Many bird's beak reduction techniques use a silicon nitride mask layer on the silicon semiconductor substrate, to prevent thermal oxidation of the semiconductor substrate lying thereunder. See for example U.S. Pat. Nos. 4,662,312 to Aoki, 4,775,644 to Szeto, 4,818,235 to Chao, 4,855,258 to Allman et al. and 4,686,762 to Chai et al. However, it has been found that the silicon nitride mask does not completely eliminate the bird's beak. Moreover, silicon nitride produces compatibility problems with silicon substrates. The silicon nitride mask must also be removed before devices may be formed in the substrate.
Other techniques for preventing bird's beak use polycrystalline silicon masks. Polycrystalline silicon, often referred to as "polysilicon" or simply "poly", is a well characterized material and is highly compatible with standard silicon processing steps. As such, polycrystalline silicon is widely used in semiconductor device fabrication, for example for device contacts. However, it is well known that polycrystalline silicon alone cannot be employed as a mask against thermal oxidation in the recessed oxide isolation process, because polycrystalline silicon oxidizes like monocrystalline silicon during thermal oxidation. Accordingly, if polycrystalline silicon is used it must be encapsulated to prevent oxidation. See, for example, U.S. Pat. Nos. 4,746,625 to Morita et al. and 4,541,167 to Havemann et al. ROI processes using polycrystalline silicon are typically complex, requiring many extra fabrication steps, and do not wholly eliminate the bird's beak.
Thermal oxidation also creates other problems in semiconductor device fabrication because it is a high temperature process. Diffusion of impurities is enhanced at high temperatures making it difficult to form pure devices with controlled impurity levels. Moreover, high temperature processing also produces device variability and reduces process uniformity. For example, in fabricating field effect transistor devices, nonuniform threshold voltage sensitivity as a function of substrate voltage is obtained as a result of high temperature processing.
An attempt to eliminate bird's beak using low temperature processing steps is described in publications entitled "Plasma Oxide FET Devices" and "The Formation of SiO.sub.2 in an RF Generated Oxygen Plasma", published in Volume 128, Number 11 of the Journal of the Electrochemical Society, November 1981, pages 2424-2428 and 2466-2472, respectively, by A. K. Ray and A. Reisman.

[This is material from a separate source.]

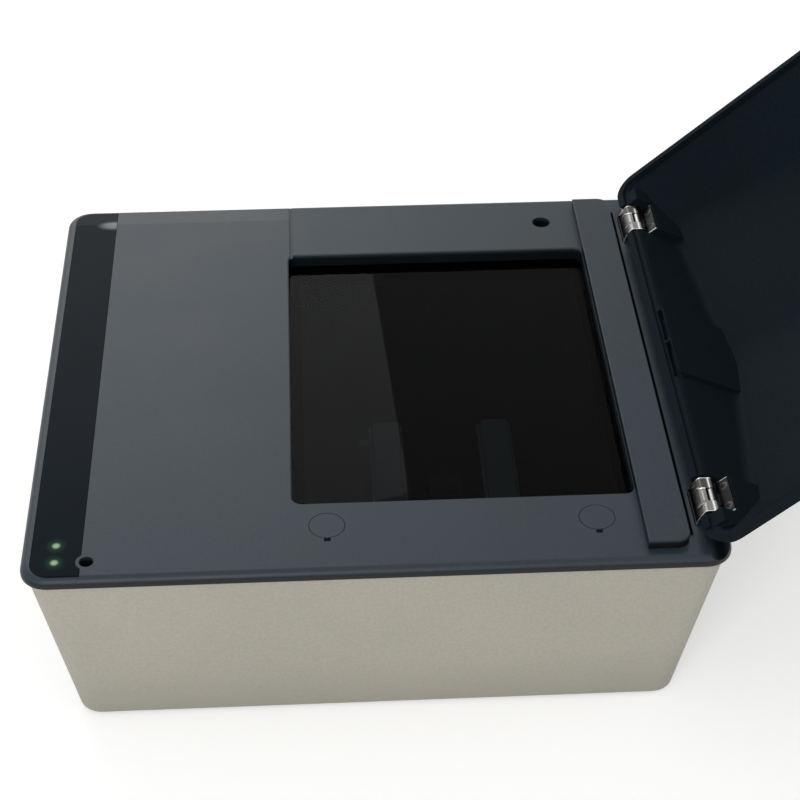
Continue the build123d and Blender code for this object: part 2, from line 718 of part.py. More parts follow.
# Square data socket and round power socket, their mouths in the rear wall
usb_y0 = port_y - usb_l
usb_cz = usb_z + usb_h / 2
usb_socket = block(usb_x - usb_w / 2, usb_x + usb_w / 2, usb_y0, port_y, usb_z, usb_z + usb_h)
mouth_x0 = usb_x - usb_mouth_w / 2
mouth_x1 = usb_x + usb_mouth_w / 2
mouth_z0 = usb_cz - usb_mouth_h / 2
mouth_z1 = usb_cz + usb_mouth_h / 2
usb_cut = usb_mouth_h / 4
mouth = [(mouth_x0, mouth_z0), (mouth_x1, mouth_z0), (mouth_x1, mouth_z1 - usb_cut)]
mouth += [(mouth_x1 - usb_cut, mouth_z1), (mouth_x0 + usb_cut, mouth_z1), (mouth_x0, mouth_z1 - usb_cut)]
usb_socket -= prism_y(mouth, port_y - usb_mouth_depth, port_y + overrun)
usb_socket += block(usb_x - usb_tongue_w / 2, usb_x + usb_tongue_w / 2, port_y - usb_mouth_depth - overrun,
                    port_y - overrun, usb_cz - usb_tongue_h / 2, usb_cz + usb_tongue_h / 2)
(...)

In these publications, a low temperature plasma oxidation process is described wherein a radio frequency (RF) generated oxygen plasma is produced at pressures above 10 mtorr and at nominal temperatures of about 500.degree. C. It was shown that high quality oxides can be grown at low temperatures without bird's beak. U.S. Pat. Nos. 4,323,589 and 4,232,057 to A. K. Ray and A. Reisman also describe this plasma assisted oxidation process.
The plasma assisted oxidation described in the above mentioned publications and patents uses a magnesium oxide (MgO) oxidation mask. Magnesium oxide is not commonly used in semiconductor fabrication processes because it is not readily available in semiconductor grade quality. Moreover, since magnesium oxide is not a conductor it cannot also be used as an electrode or contact. It must be removed after the plasma assisted oxidation. Unfortunately, magnesium oxide is difficult to remove using common etching processes.
It would be highly desirable to use more common materials as a mask in a low temperature plasma assisted oxidation, so that existing equipment and well known materials can be used. In fact, it would be most desirable to use polycrystalline silicon for such a mask because polycrystalline silicon is widely used in silicon semiconductor technology. Moreover, polycrystalline silicon may be appropriately doped to produce electrical contacts. However, if polysilicon is used as a mask in the above described plasma assisted oxidation process it will oxidize along with the monocrystalline silicon substrate that it is masking.